• **DATASET EXTRACT**
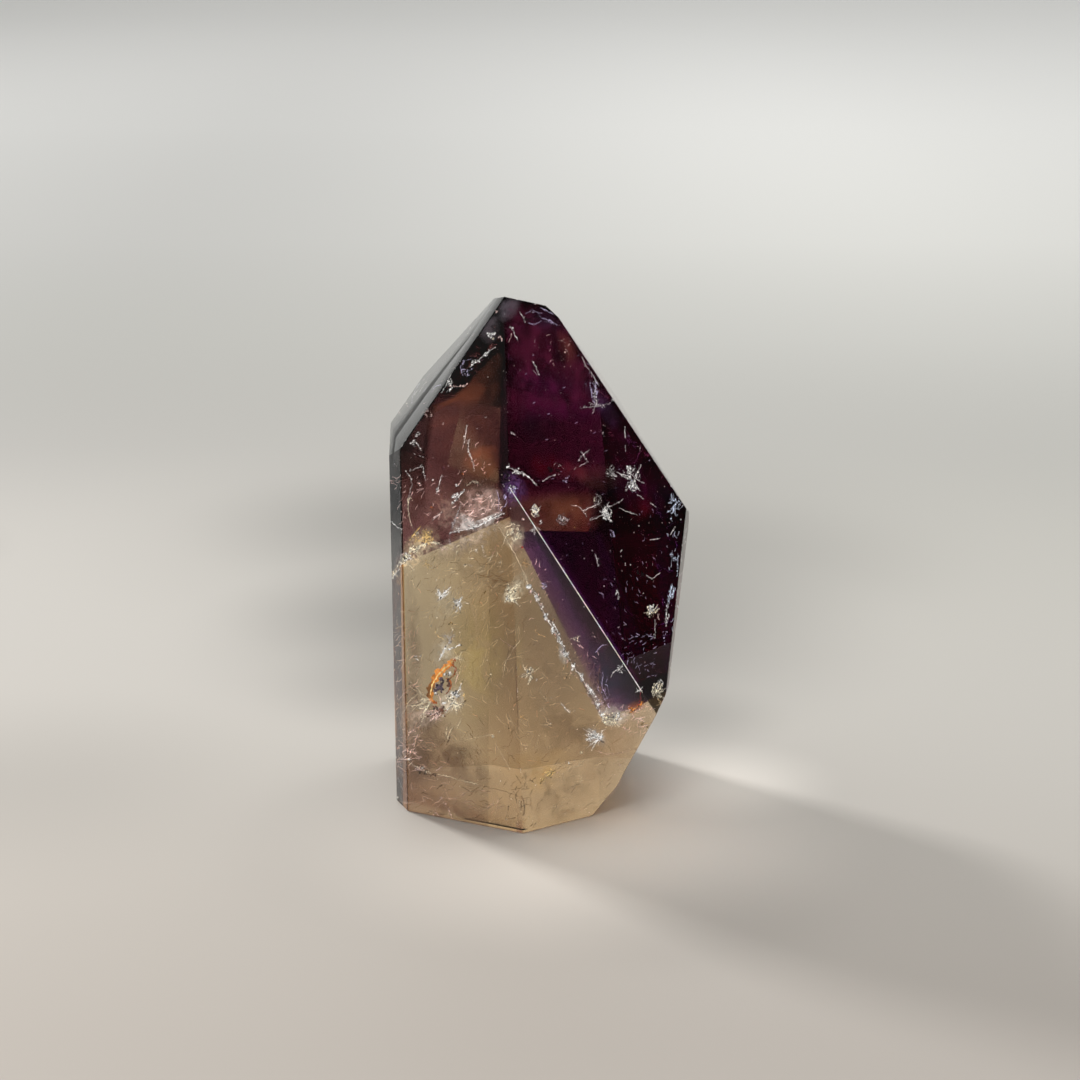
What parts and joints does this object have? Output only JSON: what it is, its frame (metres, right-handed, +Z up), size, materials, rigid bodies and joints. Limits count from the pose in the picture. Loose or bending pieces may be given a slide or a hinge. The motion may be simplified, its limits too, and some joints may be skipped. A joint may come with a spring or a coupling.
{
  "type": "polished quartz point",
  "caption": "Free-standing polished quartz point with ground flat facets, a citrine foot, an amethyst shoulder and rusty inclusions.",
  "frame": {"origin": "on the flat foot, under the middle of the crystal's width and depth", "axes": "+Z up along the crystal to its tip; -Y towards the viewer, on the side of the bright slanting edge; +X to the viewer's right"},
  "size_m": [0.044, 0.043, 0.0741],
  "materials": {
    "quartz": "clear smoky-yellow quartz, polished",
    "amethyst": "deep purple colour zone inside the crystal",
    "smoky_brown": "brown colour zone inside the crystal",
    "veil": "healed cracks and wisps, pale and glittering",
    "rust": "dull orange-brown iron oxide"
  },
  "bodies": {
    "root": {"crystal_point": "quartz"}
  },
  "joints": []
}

• **EXERCISE**
Repeat the lines above exactly.

• **RESPONSE TO THIS TASK**
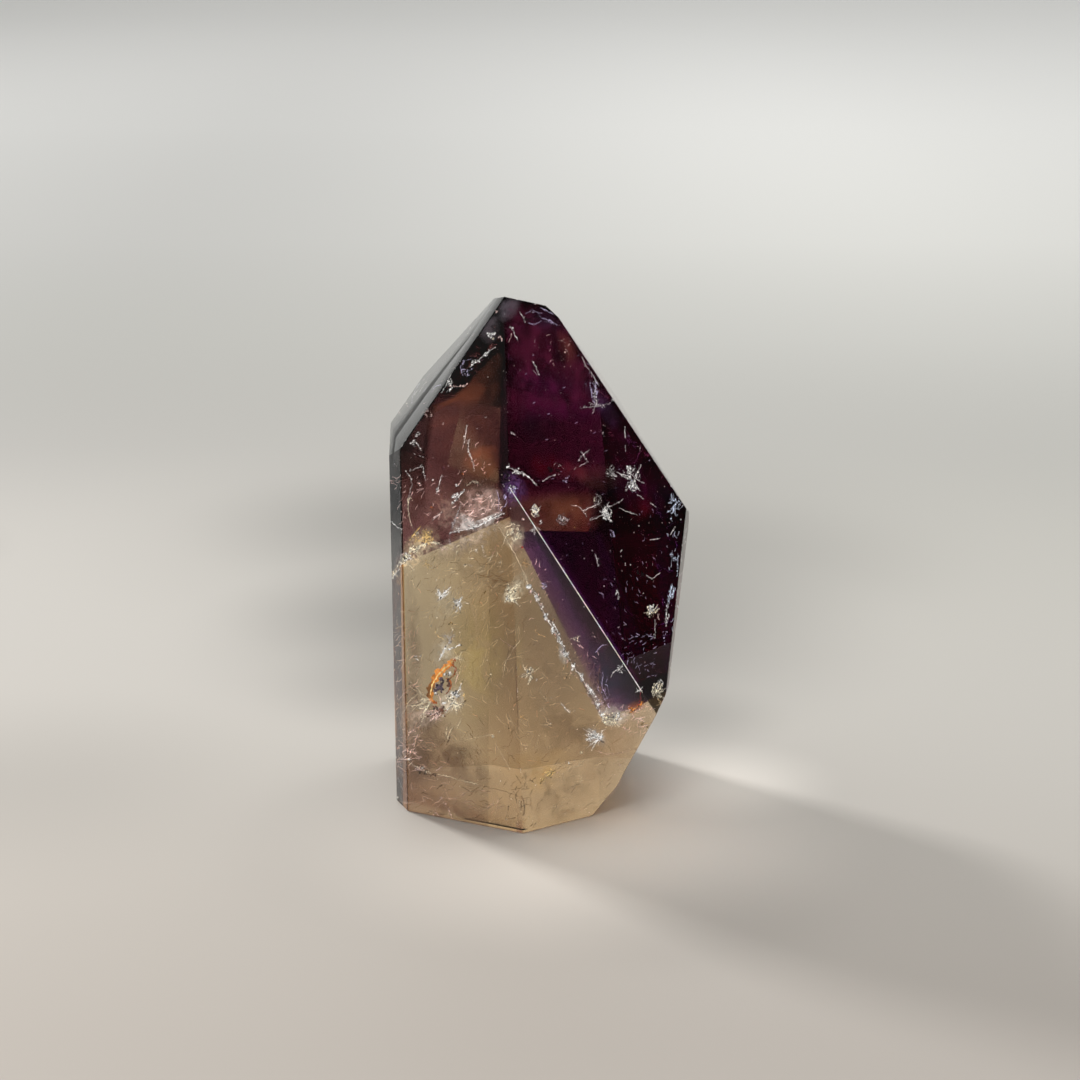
What parts and joints does this object have? Output only JSON: what it is, its frame (metres, right-handed, +Z up), size, materials, rigid bodies and joints. Limits count from the pose in the picture. Loose or bending pieces may be given a slide or a hinge. The motion may be simplified, its limits too, and some joints may be skipped. A joint may come with a spring or a coupling.
{
  "type": "polished quartz point",
  "caption": "Free-standing polished quartz point with ground flat facets, a citrine foot, an amethyst shoulder and rusty inclusions.",
  "frame": {"origin": "on the flat foot, under the middle of the crystal's width and depth", "axes": "+Z up along the crystal to its tip; -Y towards the viewer, on the side of the bright slanting edge; +X to the viewer's right"},
  "size_m": [0.044, 0.043, 0.0741],
  "materials": {
    "quartz": "clear smoky-yellow quartz, polished",
    "amethyst": "deep purple colour zone inside the crystal",
    "smoky_brown": "brown colour zone inside the crystal",
    "veil": "healed cracks and wisps, pale and glittering",
    "rust": "dull orange-brown iron oxide"
  },
  "bodies": {
    "root": {"crystal_point": "quartz"}
  },
  "joints": []
}